[start of Data for the task]
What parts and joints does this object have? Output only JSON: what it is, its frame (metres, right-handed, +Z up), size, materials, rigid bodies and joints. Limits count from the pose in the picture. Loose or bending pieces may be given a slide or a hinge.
[end of Data for the task]
[start of Data for the task]
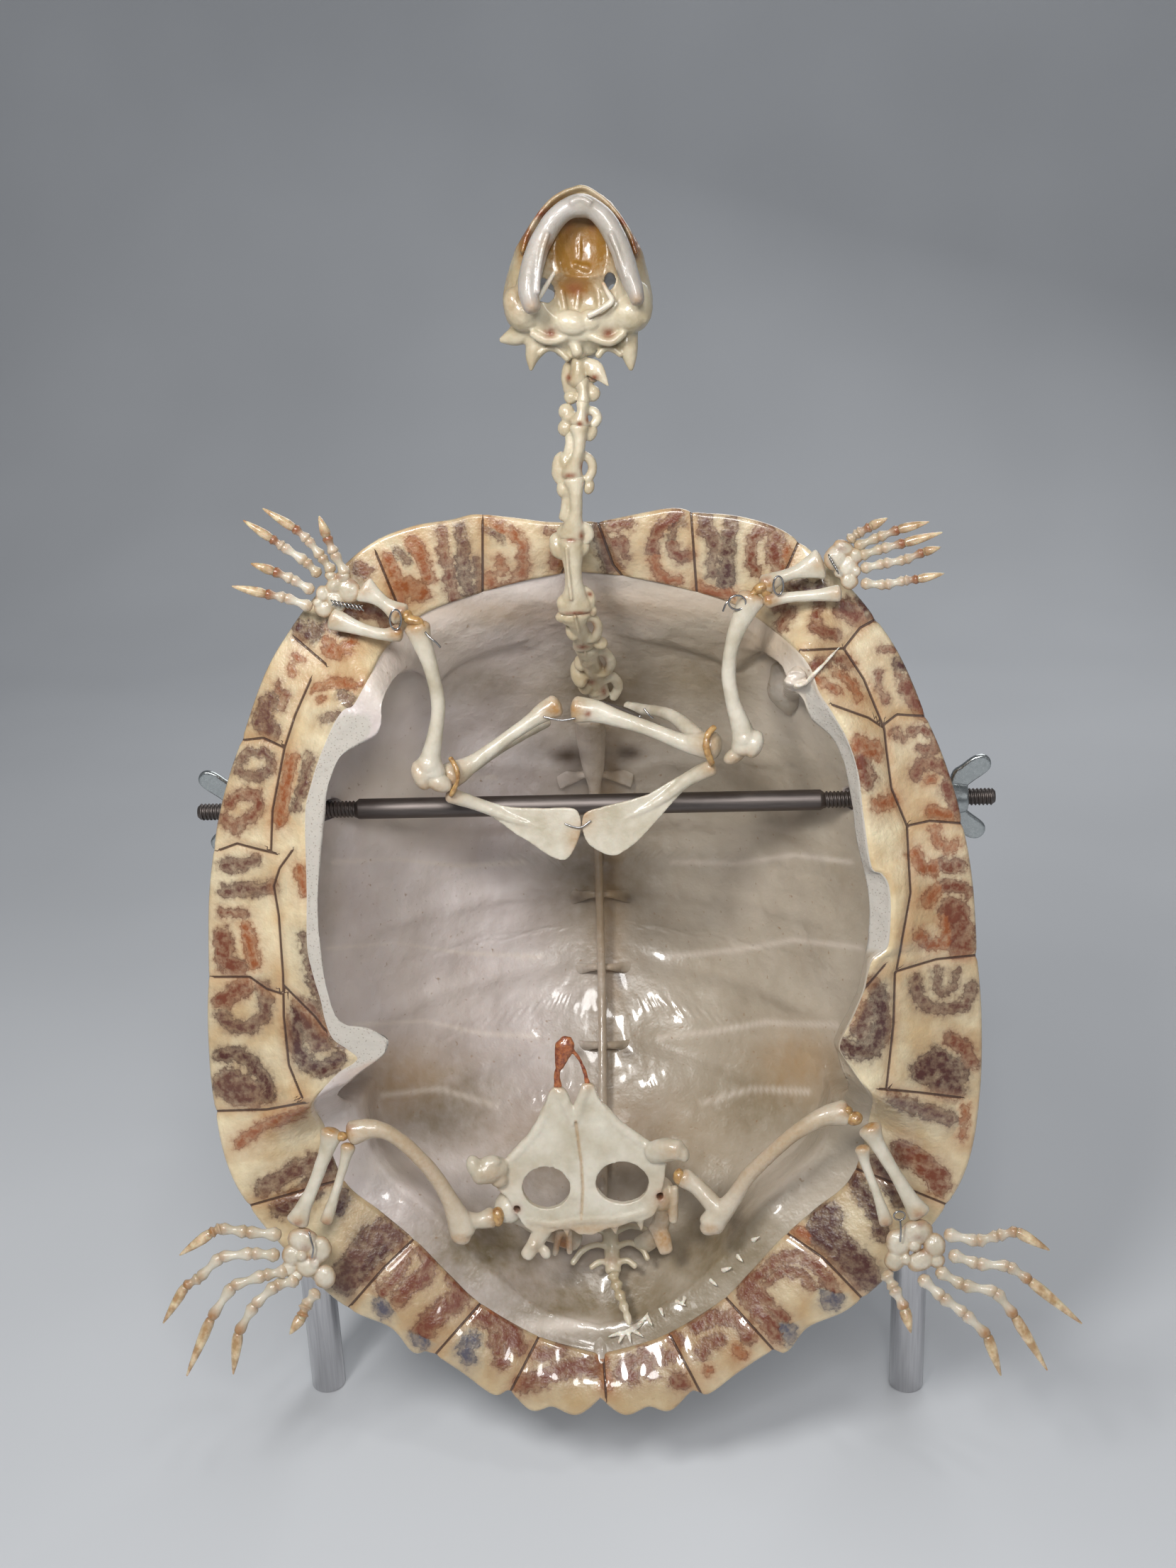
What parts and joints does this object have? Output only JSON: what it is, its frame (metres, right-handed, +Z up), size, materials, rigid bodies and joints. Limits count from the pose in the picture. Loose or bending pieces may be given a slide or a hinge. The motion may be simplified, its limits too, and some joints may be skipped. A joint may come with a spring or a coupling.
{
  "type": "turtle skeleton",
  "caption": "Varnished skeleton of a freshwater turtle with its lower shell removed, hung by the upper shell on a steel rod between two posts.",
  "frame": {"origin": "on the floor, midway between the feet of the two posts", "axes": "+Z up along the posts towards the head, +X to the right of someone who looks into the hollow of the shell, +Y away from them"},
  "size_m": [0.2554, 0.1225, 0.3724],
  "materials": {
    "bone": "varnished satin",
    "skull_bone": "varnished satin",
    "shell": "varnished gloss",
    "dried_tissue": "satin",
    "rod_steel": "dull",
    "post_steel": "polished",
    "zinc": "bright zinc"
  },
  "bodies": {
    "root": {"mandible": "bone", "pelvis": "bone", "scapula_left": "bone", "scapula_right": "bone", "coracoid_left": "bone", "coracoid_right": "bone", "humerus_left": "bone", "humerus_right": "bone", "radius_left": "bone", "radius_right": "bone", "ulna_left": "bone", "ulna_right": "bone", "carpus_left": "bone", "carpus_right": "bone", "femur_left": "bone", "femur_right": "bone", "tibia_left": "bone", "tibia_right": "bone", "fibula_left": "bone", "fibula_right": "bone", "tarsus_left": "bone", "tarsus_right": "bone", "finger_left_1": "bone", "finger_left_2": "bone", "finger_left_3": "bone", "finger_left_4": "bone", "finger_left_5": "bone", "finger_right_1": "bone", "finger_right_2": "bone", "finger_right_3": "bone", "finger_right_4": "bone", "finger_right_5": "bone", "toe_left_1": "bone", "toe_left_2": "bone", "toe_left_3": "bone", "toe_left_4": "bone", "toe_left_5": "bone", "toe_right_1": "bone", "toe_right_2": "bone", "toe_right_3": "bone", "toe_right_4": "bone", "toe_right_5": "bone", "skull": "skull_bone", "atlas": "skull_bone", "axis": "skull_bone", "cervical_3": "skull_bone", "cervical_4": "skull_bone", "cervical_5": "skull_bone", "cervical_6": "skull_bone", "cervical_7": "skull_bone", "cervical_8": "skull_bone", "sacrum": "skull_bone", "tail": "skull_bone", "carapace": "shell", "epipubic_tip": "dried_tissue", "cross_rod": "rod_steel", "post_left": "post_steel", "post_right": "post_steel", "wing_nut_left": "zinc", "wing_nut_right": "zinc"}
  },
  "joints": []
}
[end of Data for the task]
[start of Data for the task]
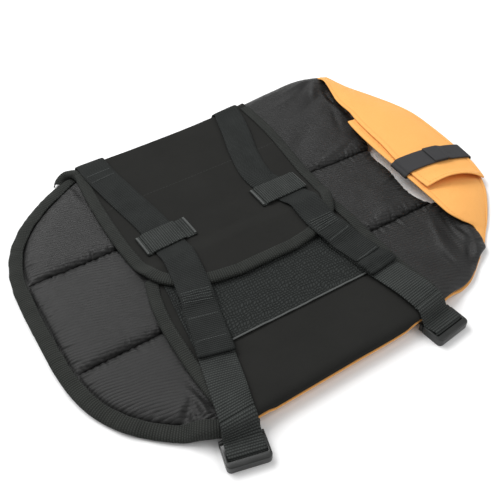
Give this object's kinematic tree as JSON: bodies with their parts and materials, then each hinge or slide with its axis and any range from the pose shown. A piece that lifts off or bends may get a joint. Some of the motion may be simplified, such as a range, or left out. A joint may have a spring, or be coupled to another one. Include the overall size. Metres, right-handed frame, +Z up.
[end of Data for the task]
■ **What the task asks**
Extract each line holding the word "bodies" from the records.

■ **Output below**
What parts and joints does this object have? Output only JSON: what it is, its frame (metres, right-handed, +Z up), size, materials, rigid bodies and joints. Limits count from the pose in the picture. Loose or bending pieces may be given a slide or a hinge.
What parts and joints does this object have? Output only JSON: what it is, its frame (metres, right-handed, +Z up), size, materials, rigid bodies and joints. Limits count from the pose in the picture. Loose or bending pieces may be given a slide or a hinge. The motion may be simplified, its limits too, and some joints may be skipped. A joint may come with a spring or a coupling.
  "bodies": {
Give this object's kinematic tree as JSON: bodies with their parts and materials, then each hinge or slide with its axis and any range from the pose shown. A piece that lifts off or bends may get a joint. Some of the motion may be simplified, such as a range, or left out. A joint may have a spring, or be coupled to another one. Include the overall size. Metres, right-handed frame, +Z up.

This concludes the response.